Moser v. Moser
This text of 385 S.E.2d 160 (Moser v. Moser) is published on Counsel Stack Legal Research, covering Court of Appeals of North Carolina primary law. Counsel Stack provides free access to over 12 million legal documents including statutes, case law, regulations, and constitutions.
Opinion
The parties, married in 1972, entered into a Separation Agreement and Property Settlement in December 1983 wherein, inter alia, plaintiff received title to two houses in Ohio and defendant agreed to make monthly alimony payments to her. In October 1987 defendant ceased to make the payments and plaintiff sued for specific performance of the agreement. Defendant pleaded as a defense that they had sexual intercourse at different times after the agreement was executed and counterclaimed for the payments made. After extensive discovery both parties moved for summary judgment and following a hearing judgment was entered directing defendant to make the alimony payments agreed to.
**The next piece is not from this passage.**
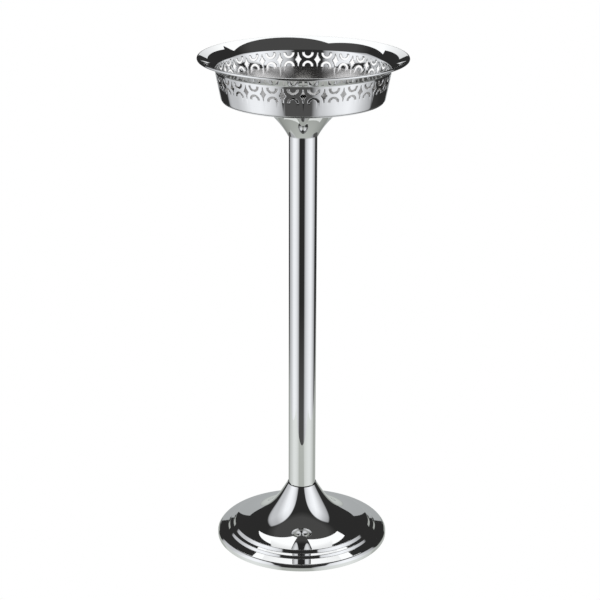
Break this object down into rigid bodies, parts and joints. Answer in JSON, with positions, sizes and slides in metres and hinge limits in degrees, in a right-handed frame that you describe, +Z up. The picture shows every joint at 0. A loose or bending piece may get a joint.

[274]*274The judgment is erroneous because the testimony of plaintiff and defendant alike show that the parties had sexual intercourse several times between the execution of the Separation Agreement and Property Settlement and 1 June 1985, and under the law that existed when the acts of intercourse occurred, they rendered null and void the unperformed obligations of the agreement. Murphy v. Murphy, 295 N.C. 390, 245 S.E.2d 693 (1978). Though plaintiff contends otherwise, defendant is not estopped, under the holdings in Amick v. Amick, 80 N.C. App. 291, 341 S.E.2d 613 (1986), Mayer v. Mayer, 66 N.C. App. 522, 311 S.E.2d 659, disc. rev. denied, 311 N.C. 760, 321 S.E.2d 140 (1984), and Harris v. Harris, 50 N.C. App. 305, 274 S.E.2d 489, appeal dismissed, 302 N.C. 397, 279 S.E.2d 351 (1981), from asserting the invalidity of the agreement because he continued to make the payments for more than two years after the agreement was nullified by their conduct, as those decisions involved circumstances materially different from the circumstances recorded here and plaintiff suffered no legal detriment by receiving the payments. Nor is plaintiff’s position aided by G.S. 52-10.2, which declares that “[ijsolated incidents of sexual intercourse between the parties shall not constitute resumption of marital relations,” as that enactment became effective 1 October 1987, more than two years after the occurrences involved.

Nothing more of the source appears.